Tourists wearing masks take a selfie at Tian'anmen Square in the heavy smog on December 9, 2015 in Beijing, China.
VCG | VCG | Getty Images
Tourists wearing masks take a selfie at Tian'anmen Square in the heavy smog on December 9, 2015 in Beijing, China.

Over 80 percent of people living in urban areas monitoring air pollution are living with poor air quality levels that exceed limits set by the World Health Organisation (WHO).

In a news release on Thursday, the WHO added that 98 percent of cities in "low and middle income countries" with over 100,000 people did not meet the WHO's guidelines for air quality. For those living in high income countries, this dropped to 56 percent.

The WHO said that a decline in urban air quality would increase the risk of lung cancer, heart disease, stroke as well as "chronic and acute respiratory diseases" such as asthma.

Air pollution was described as a "major cause of disease and death" by Flavia Bustreo, the WHO's assistant director general for family, women and children's health.

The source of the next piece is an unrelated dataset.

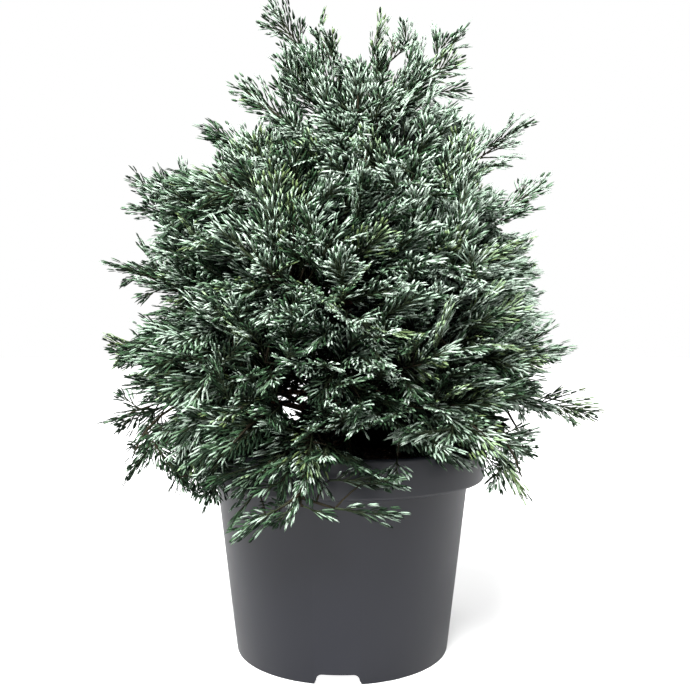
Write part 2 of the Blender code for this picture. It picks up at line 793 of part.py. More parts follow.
def shell_volume(faces):
    """Signed volume that a shell's faces enclose."""
    total = 0.0
    for face in faces:
        corners = [vert.co for vert in face.verts]
        for second, third in zip(corners[1:], corners[2:]):
            total += corners[0].dot(second.cross(third)) / 6
    return total


def keep_main_shell(obj):
    """Drops loose scraps and sealed hollows, which are the shells other than the largest."""
    made = bmesh.new()
    made.from_mesh(obj.data)
    made.faces.ensure_lookup_table()
    unseen, shells = set(made.faces), []
    while unseen:
        stack, shell = [unseen.pop()], []
        while stack:
            face = stack.pop()
            shell.append(face)
            for edge in face.edges:
                for near in edge.link_faces:
                    if near in unseen:
                        unseen.remove(near)
                        stack.append(near)
        shells.append(shell)
    main = max(shells, key=shell_volume)
    scraps = [face for shell in shells if shell is not main for face in shell]
    bmesh.ops.delete(made, geom=scraps, context="FACES")
    bmesh.ops.triangulate(made, faces=made.faces)
    made.to_mesh(obj.data)
    made.free()


def cut_clear(obj, cutter):
    """Cuts the object clear of the trunk."""
    cut = obj.modifiers.new("clear_of_trunk", "BOOLEAN")
    cut.operation = "DIFFERENCE"
    cut.solver = "EXACT"
    cut.object = cutter
    apply_modifiers(obj)
    keep_main_shell(obj)


def build_bough(axis, cutter):
    """The bare limb from the trunk to where its mass begins."""
    path = [axis.at(axis.bough_share * index / (BOUGH_RINGS - 1)) for index in range(BOUGH_RINGS)]
    limb = tube(path, taper(BOUGH_RADII, BOUGH_RINGS), BOUGH_SIDES)
    bough = object_from(f"bough_{axis.name}", limb, "bark", BARK)
    cut_clear(bough, cutter)
    return bough


def build_mass(axis, crown, cutter):
    """One foliage mass, cut clear of the trunk where it starts there."""
    mass = Mass(axis, crown)
    mass.grow()
    obj = mass.fuse()
    if axis.bough_share:
        keep_main_shell(obj)
    else:
        cut_clear(obj, cutter)
    return obj


def main():
    """Builds the pot, the compost, the trunk, the boughs and the masses."""
    clear_scene()
    build_pot()
    build_compost()
    object_from("trunk", trunk_mesh(), "bark", BARK)
    cutter = object_from("trunk_clearance", trunk_mesh(CLEARANCE), "bark", BARK)
    cutter.hide_render = True
    cutter.display_type = "WIRE"
    axes = crown_axes()
    crown = Crown(axes)
    for axis in axes:
        if axis.bough_share:
            build_bough(axis, cutter)
        build_mass(axis, crown, cutter)


main()
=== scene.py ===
"""Looks of the potted false cypress: pot, compost, bark and needles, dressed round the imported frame.

Metres, +Z up, in the frame's own coordinates. The origin is the centre of the pot's underside, -Y is the
plant's front and +X its right side. Azimuths run anticlockwise from +X, seen from above.

The foliage grows by one rule: a mass has one stem, side twigs leave it by the golden angle, plumes stand on
the twigs, shootlets leave each plume's rachis by turns, and pairs of needles clothe every shootlet. Leading
feathers, placed one by one, stand out of the crown. A mass keeps to the space nearest to its own stem.
"""

import logging
import math
import random
from dataclasses import dataclass, field
from enum import Enum
from typing import Any

import bmesh
import bpy
import numpy as np
from mathutils import Matrix, Vector, noise


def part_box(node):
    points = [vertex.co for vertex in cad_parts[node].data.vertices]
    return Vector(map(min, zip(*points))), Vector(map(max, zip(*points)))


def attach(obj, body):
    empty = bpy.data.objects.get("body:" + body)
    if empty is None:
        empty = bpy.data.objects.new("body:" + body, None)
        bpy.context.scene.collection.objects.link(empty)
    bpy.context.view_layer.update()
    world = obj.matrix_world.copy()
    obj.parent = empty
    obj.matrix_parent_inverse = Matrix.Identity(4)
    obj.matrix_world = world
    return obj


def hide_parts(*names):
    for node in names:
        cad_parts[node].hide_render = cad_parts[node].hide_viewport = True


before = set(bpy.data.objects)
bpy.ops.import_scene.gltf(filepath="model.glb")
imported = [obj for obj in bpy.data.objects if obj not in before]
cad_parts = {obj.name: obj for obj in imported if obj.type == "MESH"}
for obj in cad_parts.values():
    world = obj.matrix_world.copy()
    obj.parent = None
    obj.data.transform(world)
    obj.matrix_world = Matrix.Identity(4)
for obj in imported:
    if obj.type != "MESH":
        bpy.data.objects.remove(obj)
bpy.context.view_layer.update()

LOG = logging.getLogger("false_cypress")
BODY = "root"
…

"When dirty air blankets our cities the most vulnerable urban populations—the youngest, oldest and poorest—are the most impacted," Bustreo went on to add.

As well as being potentially deadly, air pollution also has a significant financial cost. A recent report from the Royal College of Paediatrics and Child Health and the Royal College of Physicians said outdoor air pollution caused roughly 40,000 deaths in the U.K. every year and cost the U.K. economy more than £20 billion ($28.9 billion) annually.

The WHO also said that between 2008 and 2013, global "urban air pollution levels" rose by 8 percent, with high income countries experiencing, in general, the lowest levels, and low and middle income countries experiencing the highest.

The WHO went on to say ambient air pollution – which consists of "high concentrations of small and fine particulate matter" – caused over three million early deaths annually.

"It is crucial for city and national governments to make urban air quality a health and development priority," the WHO's Carlos Dora said.

"When air quality improves, health costs from air pollution-related diseases shrink, worker productivity expands and life expectancy grows. Reducing air pollution also brings an added climate bonus, which can become a part of countries' commitments to the climate treaty," Dora added.